ABD ve Kuzey Kore arasındaki gerilimin azaltılması için çabalar da devam ediyor. Rusya Dışişleri Bakanı Sergey Lavrov, “Umarım sağduyu galip gelir” açıklamasında bulundu. Gerilimin silahlı çatışmaya dönüşme ihtimaline dair sorulara yanıt veren Lavrov, “Risk çok yüksek, özellikle şu andaki konuşmalara bakılırsa. Kişisel düşüncem, daha güçlü ve daha akıllı olan ülkenin tehlikeyi engellemek adına ilk adımı atması gerekir” şeklinde konuştu.

Kuzey Kore ne istiyor?

Associated Press haber ajansının yaptığı analizde, Kuzey Kore’nin son dönemdeki politikasının ardından yatan dört ana neden şu şekilde sıralanıyor:
ABD’yi ebedi bir tehdit olarak gören Kuzey Kore ciddiye alınmak için askeri olarak güçlü olmalı. Bunun yolu da uzun menzilli nükleer füzelerden geçiyor. Ancak bu gücün kanıtlanması için füze denemeleri şart. Başarılı denemeler ülkenin kapasitesi konusundaki şüpheleri dağıtıyor.
Kuzey Kore, Hindistan ve Pakistan gibi bir nükleer güç olarak kabul görmek istiyor. Kuzey Kore’nin nükleer kapasitesini kullanmasa da bir statü göstergesi olarak bu güçten vazgeçmeye niyeti yok. Ancak ABD’nin Kuzey Kore’yi bir nükleer güç olarak tanıması yakın bir ihtimal değil.
Kuzey Kore’nin füze denemeleri ABD içinde diplomasi yanlılarını artırdı. Bu sayede ABD’yle müzakere etme ihtimali doğan Kuzey Kore, ülkeye verilen tavizlerle memnun olabilir.

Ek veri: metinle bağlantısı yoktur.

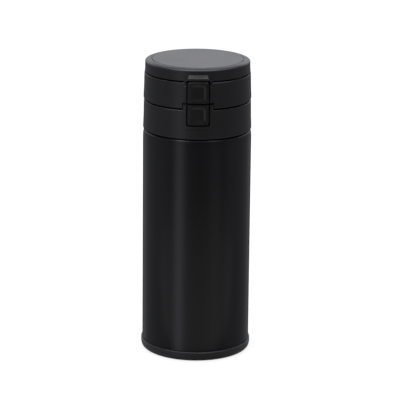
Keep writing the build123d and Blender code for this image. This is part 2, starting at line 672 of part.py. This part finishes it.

Ancak Guam’a yönelik deneme büyük bir risk içeriyor.
Kuzey Kore’nin asıl isteği güvenlik. Rejimin geleceğini sağlama almak. Bunun da yolu, halen teknik olarak savaşta olduğu ABD ile gerçek bir barış anlaşması imzalamak. Yeni bir savaş başlatmak bunu imkansız kılabilir. Ancak şu anki davranışların da Kuzey Kore’nin bu isteğine hizmet ettiğini söylemek zor.